Classics majors at Princeton University will no longer be required to learn Greek or Latin in order to combat institutional racism.
According to the faculty, this effort was given “new urgency” by the “events around race that occurred last summer”.
In April, faculty approved changes to the Classics department, including the elimination of the “classics” track, which required an intermediate proficiency in Greek or Latin to enter the concentration.
According to Princeton Alumni Weekly, students will also no longer be required to take Greek or Latin, although they will be encouraged to take either language if it is relevant to their interests in the department.
This move is one of a number of curriculum changes made as part of a larger initiative launched by President Eisgruber to address systemic racism at Princeton. The politics department has added a new undergraduate track in race and identity, while the religion department has increased flexibility for concentrators.
Josh Billings, director of undergraduate studies and professor of Classics, said: “We think that having new perspectives in the field will make the field better.

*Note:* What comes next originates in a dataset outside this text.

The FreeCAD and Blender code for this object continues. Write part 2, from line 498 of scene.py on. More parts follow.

“Having people who come in who might not have studied Classics in high school and might not have had a previous exposure to Greek or Latin, we think that having those students in the department will make it a more vibrant intellectual community.”
Having people who come in who might not have studied classics in high school and might not have had a previous exposure to Greek or Latin, we think that having those students in the department will make it a more vibrant intellectual community.
– Josh Billings
A diversity and equity statement on the department’s website says that the “history of our own department bears witness to the place of Classics in the long arc of systemic racism”.

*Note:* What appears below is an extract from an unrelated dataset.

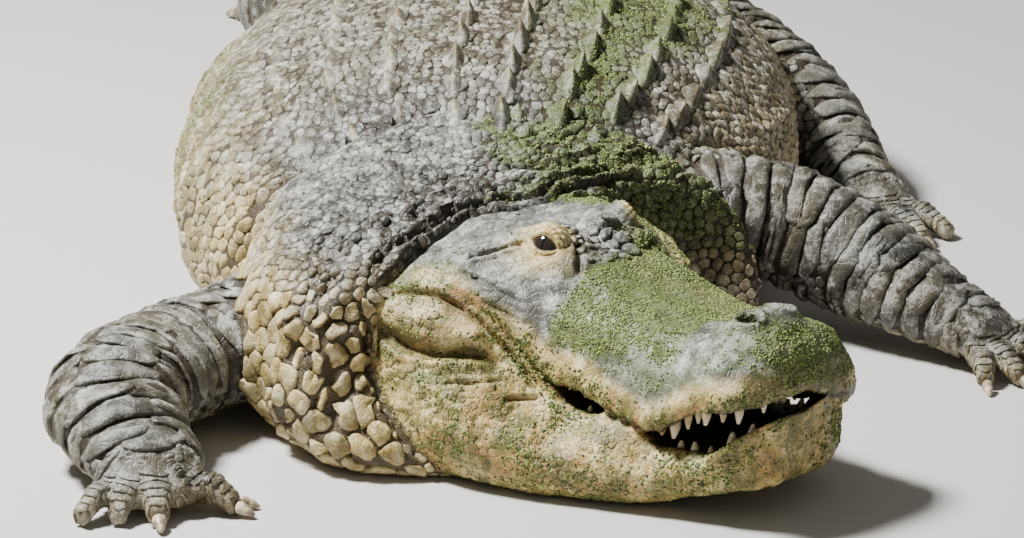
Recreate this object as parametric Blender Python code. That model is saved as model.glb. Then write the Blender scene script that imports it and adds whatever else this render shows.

It reads: “Our department is housed in a building named after Moses Taylor Pyne, the university benefactor whose family wealth was directly tied to the misery of enslaved laborers on Cuban sugar plantations. This same wealth underwrote the acquisition of the Roman inscriptions that the department owns, and that are currently installed on the third floor of Firestone Library.
“Standing only a few meters from our offices and facing towards Firestone is a statue of John Witherspoon, the university’s slave-owning sixth president and a stalwart anti-abolitionist, leaning on a stack of books, one of which sports the name ‘Cicero’.”

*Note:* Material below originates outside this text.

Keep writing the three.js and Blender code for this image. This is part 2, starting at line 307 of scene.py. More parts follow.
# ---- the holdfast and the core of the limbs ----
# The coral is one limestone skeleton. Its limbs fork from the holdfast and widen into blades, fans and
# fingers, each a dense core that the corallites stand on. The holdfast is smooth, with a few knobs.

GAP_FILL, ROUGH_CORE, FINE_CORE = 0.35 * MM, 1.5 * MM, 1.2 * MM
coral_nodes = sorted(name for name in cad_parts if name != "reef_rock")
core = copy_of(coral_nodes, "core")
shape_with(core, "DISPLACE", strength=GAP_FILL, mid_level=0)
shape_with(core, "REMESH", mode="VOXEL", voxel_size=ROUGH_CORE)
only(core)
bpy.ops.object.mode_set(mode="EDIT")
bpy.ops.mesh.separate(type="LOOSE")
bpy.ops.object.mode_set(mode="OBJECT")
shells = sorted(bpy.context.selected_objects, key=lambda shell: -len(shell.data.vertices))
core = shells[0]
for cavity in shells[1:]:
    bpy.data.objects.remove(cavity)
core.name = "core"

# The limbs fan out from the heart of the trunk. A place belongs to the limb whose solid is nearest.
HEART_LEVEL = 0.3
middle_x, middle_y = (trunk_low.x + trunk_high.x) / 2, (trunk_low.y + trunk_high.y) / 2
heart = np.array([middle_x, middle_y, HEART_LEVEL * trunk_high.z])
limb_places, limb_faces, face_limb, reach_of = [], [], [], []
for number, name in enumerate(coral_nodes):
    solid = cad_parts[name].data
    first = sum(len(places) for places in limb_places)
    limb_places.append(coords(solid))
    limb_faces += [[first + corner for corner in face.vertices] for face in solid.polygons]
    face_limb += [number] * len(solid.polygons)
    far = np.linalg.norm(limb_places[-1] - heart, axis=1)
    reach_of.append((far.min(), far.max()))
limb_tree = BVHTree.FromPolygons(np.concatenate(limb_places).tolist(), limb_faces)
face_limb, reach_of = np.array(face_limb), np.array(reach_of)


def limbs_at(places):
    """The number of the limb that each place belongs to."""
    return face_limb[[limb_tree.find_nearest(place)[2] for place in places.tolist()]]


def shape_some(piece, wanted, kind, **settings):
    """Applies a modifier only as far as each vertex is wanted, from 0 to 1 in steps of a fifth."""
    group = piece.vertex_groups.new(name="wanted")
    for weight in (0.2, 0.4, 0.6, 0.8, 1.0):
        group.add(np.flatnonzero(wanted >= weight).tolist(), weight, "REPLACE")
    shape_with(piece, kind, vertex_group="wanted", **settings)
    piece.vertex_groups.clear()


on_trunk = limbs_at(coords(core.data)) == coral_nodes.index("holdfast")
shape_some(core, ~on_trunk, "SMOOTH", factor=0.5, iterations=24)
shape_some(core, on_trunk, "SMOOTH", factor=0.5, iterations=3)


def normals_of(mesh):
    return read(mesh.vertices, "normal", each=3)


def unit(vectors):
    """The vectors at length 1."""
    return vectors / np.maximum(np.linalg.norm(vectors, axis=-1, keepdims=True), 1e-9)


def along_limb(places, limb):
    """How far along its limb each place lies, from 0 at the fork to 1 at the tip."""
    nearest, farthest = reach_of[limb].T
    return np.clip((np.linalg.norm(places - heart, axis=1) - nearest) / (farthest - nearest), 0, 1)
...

The department has a four-person equity committee, and says it aims to “create opportunities for the advancement of students and (future) colleagues from historically underrepresented backgrounds with the discipline”.
It adds: “The actions we take to promote equity and inclusion will not suffice to protect members of our community from discrimination and the effects of systemic racism – particularly anti-black racism. For that reason, we end by expressing our solidarity with efforts to achieve equity in our nation and our world.
“We condemn and reject in the strongest possible terms the racism that has made our department and our field inhospitable to Black and non-Black scholars of colour, and we affirm that Black Lives Matter.”